Page 1 of 1

Is Sort stage before Remove-Duplicate stage mandatory?

Posted: Thu Sep 29, 2005 2:48 am
by Amit Jaiswal
Hi All,
We have tested Remove-Duplicate stage without using any Sort Stage before it. It is working fine and gives expected results. However, in DS help, it is specifically given that data should be presorted and Sort Stage should be used before using Remove-Duplicate stage. During development we are using only one node and partition type is Auto. Will Remove-Duplicate stage without presorted data, cause any issue with more number of nodes and with other type of partitions?
Thanks in advance.
-Amit

Posted: Thu Sep 29, 2005 3:14 am
by cmmurari
Basic rule is input stream should be sorted. pls go through parallel jobs developer's guide.


cheers,
krish

Posted: Thu Sep 29, 2005 9:30 am
by roy
Hi,
If you know the input stream is already sorted (like a db stage using order by) then you might not need to sort the data again.
The same for select statements that comes sorted naturally as Oracle some times give.
In case your not sure then you need the sort stage, using the RD stage's link option for sorting the data won't do!

IHTH,

Posted: Sat Oct 01, 2005 2:30 am
by kumar_s
Hi,
May be the reason that you might have sorted the data in some earliar stage or streams.



BTW:
using the RD stage's link option for sorting the data won't do
may i know why this happens, if so what is the difference between a explicit sort stage operation and the presort....

regards
kumar

Posted: Mon Oct 03, 2005 12:17 am
by aartlett
For reasonable amounts of data (< 2gb) I've always been partial to a sort -u before the job :)

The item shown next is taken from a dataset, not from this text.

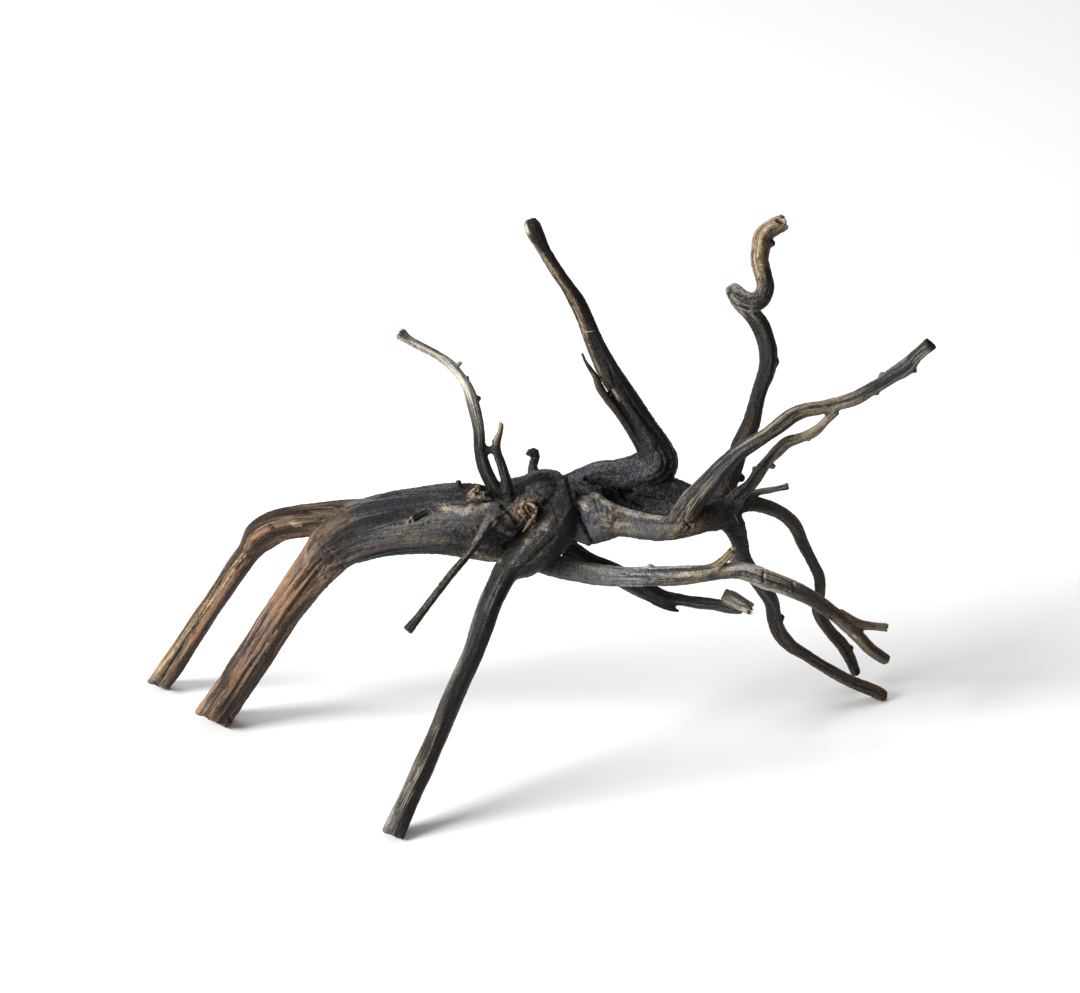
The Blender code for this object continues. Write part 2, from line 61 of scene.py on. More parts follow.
# Stations along each limb: across, up, back from the drawing's plane, and radius, in mm
limbs = {
    "trunk": [
        (-101, -22, 3, 13), (-93.5, -18.8, 1, 14.8), (-84, -16, 0, 15.5), (-70, -13, 0, 16.3),
        (-55, -12, 0, 17), (-40, -11.8, 0, 18.5), (-25, -13.6, 0, 19), (-14, -13.2, 1, 18.6),
        (-3, -10, 3, 19.4), (8, -8.5, 5, 17.3), (19, -6, 6, 14.5), (30, -4.5, 8, 12),
    ],
    "big_leg": [
        (-94, -18.5, 1, 14), (-102.5, -24.5, 4, 12.8), (-109.3, -32, 9, 11.3), (-118, -42.3, 17, 10),
        (-129.2, -57.5, 29, 9.4), (-140.4, -75.6, 42, 9.3), (-152, -94, 56, 9.4), (-164.5, -112, 69, 9.5),
        (-171, -122, 76, 9.5),
    ],
    "small_leg": [
        (-84, -10, 2, 9), (-97.5, -10.5, 4, 8.5), (-111, -11.3, 7, 8.2), (-122, -12.1, 10, 7.8),
        (-131.9, -14.2, 14, 8.1), (-139.7, -19.3, 20, 8), (-145.4, -26.7, 28, 5.9), (-151.7, -35.4, 37, 5.6),
        (-159.6, -47.6, 49, 5.2), (-171, -64.8, 67, 5.8), (-181.8, -81, 83, 6), (-191.8, -94.5, 97, 6),
        (-197, -101.5, 104, 6),
    ],
    "front_leg": [
        (14, 1, -4, 6), (11, -7, -9, 8.5), (7, -15.5, -12, 10.3), (0.5, -23.5, -13, 10.5),
        (-7.2, -30.8, -14, 9.3), (-15.9, -36.7, -15, 6.7), (-20.8, -45, -16, 6), (-25.2, -54.3, -17, 5.7),
        (-28.7, -64.3, -17.5, 5.5), (-33.3, -76.7, -17.5, 5.3), (-42.8, -97.5, -17, 5.1),
        (-52.2, -120.5, -16.5, 5.1), (-64.7, -148.5, -15.5, 5.1), (-74.5, -170, -15, 5.6),
        (-77.5, -176.5, -15, 5.6),
    ],
    "stick": [
        (-20, -10, -15, 3), (-25, -12.8, -19, 2.8), (-30.2, -20.5, -20, 2.5), (-36.3, -29, -21, 2.2),
        (-44.1, -38.2, -23, 2), (-51.8, -48.4, -25, 2.1), (-59.5, -58.7, -27, 2.1), (-66.5, -67.5, -29, 2.6),
        (-69, -70.5, -29.6, 2.6),
    ],
    "pale_twig": [
        (-20, -0.5, -9, 4.5), (-24.5, 7, -11, 3.6), (-28, 14.8, -12, 3.4), (-30, 23, -13, 3.2),
        (-30.7, 33, -14, 2.8), (-32.7, 43, -14.5, 3), (-35.8, 53, -15, 2.9), (-39.9, 60.2, -15.5, 2.2),
        (-45.7, 66.7, -16, 2.4), (-52.4, 71.2, -16.5, 2.1), (-60, 75, -17, 2.1), (-66.2, 78.3, -17.5, 2.2),
        (-70.4, 81.6, -18, 3.2),
    ],
    "short_twig": [
        (-15.5, -2, -12, 3), (-17, 6.5, -13, 2.5), (-19.5, 15, -13.5, 2.3), (-21.8, 22, -14, 2.3),
        (-22, 28, -14, 2.1), (-20.5, 32, -14, 1.5), (-19.6, 36.5, -14, 1.1),
    ],
    "twig_bridge": [(-30, 22, -13, 1.8), (-25.5, 23.2, -13.5, 2.2), (-21.5, 23.5, -14, 1.8)],
    "curl_ridge": [
        (-16, 4.8, 3, 4.2), (-9, 5.6, 6, 4.2), (-4, 8, 9, 4), (0.5, 10, 11, 3.7), (6.5, 10.2, 11, 3.3),
        (11, 7, 8, 3),
    ],
    "curl": [
        (-4, 10, 11, 2.6), (-3.8, 15.5, 12, 2.2), (-2.9, 19.5, 13, 2.3), (-3, 21.7, 13, 2.5),
        (-4.6, 22, 12.5, 2.4), (-5.9, 20.4, 12, 2.2),
    ],
    "tall_root": [
        (8, 0, 6, 8), (19, 6, 6, 7.5), (28.5, 10, 6, 7.5), (38.5, 10.5, 7, 8.3), (49, 12, 8, 9.7),
        (58.3, 16, 8, 10.8), (57, 24.3, 7.5, 8.9), (51.8, 34.3, 6.5, 6.9), (41.3, 51.3, 5, 5.9),
        (34.1, 62.8, 3, 5.4), (29, 72.8, 2, 4.9), (25.5, 80.6, 1, 4.6), (22, 89.2, -1, 4.1),
        (18, 97.9, -2, 3.9), (13.9, 104.7, -3, 3.3), (7.8, 113.6, -4.5, 2.9), (2.4, 122.4, -6, 2.9),
        (-1.4, 129.6, -7, 3.8), (-4, 135, -8, 4.1), (-5.6, 138.5, -8.5, 2.9),
    ],
    "splinter": [
        (55, 17, 5, 4.5), (50, 25, 4.5, 3), (44.8, 33, 3.5, 2.1), (38.5, 42.5, 2, 2), (33.5, 48.8, 1, 2),
        (29.5, 54.8, 0, 1.9), (27.3, 60, -0.5, 1.4), (23, 66.5, -1, 0.9), (20.4, 72, -2, 0.6),
    ],
    "groove_floor": [
        (12, -3, 8, 8), (25, -1.5, 10, 8), (38, -3, 10, 7.5), (50, -5.5, 9, 7), (65, -8, 7, 6.5),
        (78, -9, 5, 6),
    ],
    "back_strand": [
        (48, 8, 9, 8.5), (60, 4.2, 9, 7.5), (71, -0.6, 8, 7.2), (80, -5.5, 7, 7), (90, -6.5, 6, 7.5),
    ],
    "cross_arm": [
        (17.5, -8, 0, 11), (26, -11.5, -4, 13), (33, -12.3, -6, 10.5), (41, -13, -7, 7.3),
        (50, -14.8, -7, 6.9), (58, -15.9, -7, 6.4), (66, -15.8, -6.5, 6.2), (74, -14, -5, 6.6),
        (81.5, -11.2, -2, 6.8), (88, -9.3, 2, 7.8), (95, -7, 5, 7),
    ],
    "front_arm": [
        (60, -17, -4, 4.5), (67, -14.5, -6, 5.5), (72.5, -8.5, -8, 6.2), (76, -3, -9, 6), (80.2, 2, -10, 5.3),
        (86, 9, -11, 4.7), (92.3, 15.8, -12, 4.4), (99, 22, -13, 4.2), (106, 26.5, -14, 3.9),
        (113, 30.8, -15, 3.4), (120.5, 36.5, -16, 3.9), (126, 40.6, -17, 3.9), (132.5, 43.3, -17.5, 3.6),
        (140, 44.5, -18, 3.5), (149, 46.5, -18.5, 3.4), (157.5, 49.3, -19, 3.6), (165, 53.5, -20, 3.3),
        (171, 56.8, -21, 3.2), (176.3, 60.4, -22.5, 3.5), (183, 64.4, -25, 4), (188.6, 70.3, -29, 3.2),
        (195.4, 76.4, -34.3, 3.4),
    ],
    "side_arm": [
        (94, -6, 3, 5), (99.5, 0.8, 0, 3.7), (105, 5.8, -2, 2.9), (109.3, 12, -4, 3), (113.5, 17.7, -6, 2.4),
        (118.6, 22.8, -8, 2.9), (123.5, 27, -10, 3), (130.3, 29.3, -12, 2.6), (136.6, 32.2, -14, 2.7),
        (142.4, 37.4, -16, 2.1), (148, 43, -18, 2.5),
    ],
    "peg": [
        (103, -0.5, 6, 2.5), (108.5, 2, 8, 1.7), (115, 3.3, 9, 1.5), (120, 4.4, 9.7, 1.5),
        (123.8, 5.2, 10.2, 2),
    ],
    "hook_root": [
        (89, -0.5, 10, 7), (93.7, 10, 13, 5.8), (97.5, 18, 15, 4.7), (100.1, 25.7, 17, 4.4),
        (105, 35.5, 19, 4.6), (107.5, 45, 20.5, 4.3), (110, 54, 22, 4), (113.1, 62.5, 23, 4.3),
        (114, 70.5, 24, 4.5), (112.6, 78, 24.5, 4.4), (109.6, 85.5, 25, 4.7), (105, 91.8, 25, 4.3),
        (100.2, 96.6, 24, 4.1), (97.2, 100.8, 20, 3.7), (96.4, 102.8, 14, 3.5), (97.5, 101.8, 8, 3.9),
        (101, 98.5, 5, 4.6), (106, 96.8, 4, 4.8), (110.5, 98.9, 4, 4.7), (112.8, 104.5, 4, 4.4),
        (111.4, 111.5, 5, 4.3), (109.7, 119, 6, 4.5), (110.5, 124.9, 6, 4.7), (111.4, 130.2, 5, 4.6),
        (115, 133.5, 4, 4.6), (118.5, 135.4, 3.5, 4.5), (122.2, 137.2, 3, 4.1),
    ],
    "back_arch": [
        (96, -5, 8, 5), (102.5, -3.7, 9, 4.4), (108.5, -4, 12, 4), (115, -5.8, 18, 3.7), (122, -9.3, 26, 3.5),
        (127.6, -15, 34, 3.5), (131.5, -23.5, 43, 3.1), (136, -32.5, 53, 3.1), (139.3, -40.5, 62, 3.1),
        (139.5, -49, 69, 2.8), (138.2, -56.2, 75, 2.9), (140.6, -61.8, 79, 3.1), (145, -67.9, 84, 3),
        (151.1, -74.8, 89, 3.1), (155.1, -81.8, 93, 2.8), (158, -88.7, 95.8, 2.5),
    ],
    "low_root": [
        (93, -9, 6, 6.5), (97, -15.2, 9, 5.5), (99.4, -22.3, 14, 4.2), (101.6, -30.5, 22, 3.8),
        (106, -38.5, 30, 4), (111.2, -46, 38, 3.9), (115.7, -53.2, 45, 4), (116.9, -61, 52, 3.9),
        (119.7, -68.1, 58, 3.6), (125.8, -75, 63, 3.2), (132.6, -79.1, 68, 3), (139.1, -83.3, 72, 2.9),
        (145, -86.9, 76, 2.9), (151, -90.5, 79, 3), (159, -94.1, 83, 3.2), (166, -96.8, 86, 3.4),
        (171, -99.2, 87.7, 3.3), (173, -99.9, 88.2, 2.3),
    ],
    "long_root": [
        (-4, -31, -8, 5), (4, -33.8, -9, 5.3), (15, -36.8, -9, 5.1), (30, -39.3, -8, 5.2),
        (42.5, -40, -7, 4.8), (55, -39.9, -6, 4.8), (70, -39.5, -4, 4.5), (80, -38.7, -3, 4.3),
        (90, -37.7, -1, 3.9), (100, -37, 2, 4.1), (107.7, -39, 4.5, 4.4), (112.6, -41.2, 7, 4.6),
        (120, -43.8, 11, 4.3), (129.4, -47.8, 17, 4), (136, -51.3, 22, 3.8), (141.9, -55.6, 26, 3.9),
        (148.5, -60.3, 30, 3.6), (154.5, -65.5, 34, 3.7), (159.8, -70.7, 37, 3.2), (163.8, -75.1, 39.5, 3),
        (168.5, -78.8, 42, 2.9), (173.3, -81.7, 44.5, 2.8),
    ],
    "fork": [
        (149, -59, 30, 3), (155, -62.5, 33, 2.9), (160.5, -64.2, 35.5, 2.4), (167, -65, 38, 2),
        (173.5, -65.6, 40.3, 2.2),
    ],
    "torn_stub": [(80, -37.5, -3, 3.5), (86.5, -35.3, -3, 2.9), (92, -31.3, -3, 2.5), (95.8, -27, -3, 2.2)],
    "under_root": [
        (12.5, -26, 10, 5.5), (24.5, -32.8, 12, 4.6), (35, -37.2, 13, 4.8), (45, -42.8, 14, 4.9),
        (54, -47.7, 15, 4.6), (62, -51, 15.5, 3.9), (70.1, -51.6, 16, 3), (78.5, -53, 16.5, 3),
        (86.6, -53.9, 17, 2.8), (94, -55.3, 17.5, 3), (101, -56, 18, 2.6),
    ],
    "under_splinter": [(57, -51.4, 15, 2.8), (63.5, -55, 15, 1.9), (69.3, -57.6, 15, 0.7)],
    "broken_stub": [
        (91.5, -49, 14, 3.2), (95.6, -51, 13.5, 3.6), (100.2, -53.8, 13, 3.5), (105.4, -56.6, 12.2, 3.2),
    ],
    "high_scar": [(-30, -0.5, -12, 4), (-31.5, 3.5, -17, 3.5)],
    "low_scar": [(-3.5, -10.5, -14, 4.5), (-6, -7, -20, 4.3)],
}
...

However, as people probably have noticed by now, I'm not a datastage purist, I think there are other ways of doing things.

Andrew the Heretic

Posted: Sun May 27, 2007 8:12 am
by ag_ram
hi

The sorting before the remove duplicates is necessary. In your case it is working because the auto partitioning is taking care of the sorting. it is doing an inline sort on the keys based on which it is doing the remove duplicates.

Thanks,
Ram.

Posted: Sun May 27, 2007 7:23 pm
by ray.wurlod
It's not partitioning. Look at the score. Note that DataStage has inserted some tsort operators (and probably some buffer operators also) on the inputs. So, if you don't specify sorting, DataStage will insert sorting. You might prefer a Sort stage so you can tell it "don't sort (previously sorted)" explicitly.

Posted: Sun May 27, 2007 10:29 pm
by JoshGeorge
Set APT_NO_SORT_INSERTION to True in your job and run to see the difference.

Posted: Mon May 28, 2007 2:51 am
by keshav0307
For remove dulpicate, use Hash partitioning on the Key columns.
not sure, but Auto partition will distribute the records in round robin manner, so , you may still get duplicate output, if you are using more then one 1 node.

Posted: Mon May 28, 2007 3:23 am
by JoshGeorge
You don't have to do an explicit 'Hash partitioning' ! See the score and you can see why. If you include

$APT_NO_PART_INSERTION = True
$APT_NO_SORT_INSERTION = True

and run the job and see the score. You can see the difference.

Datastage inserts what is required on the inputs even if you have not specified.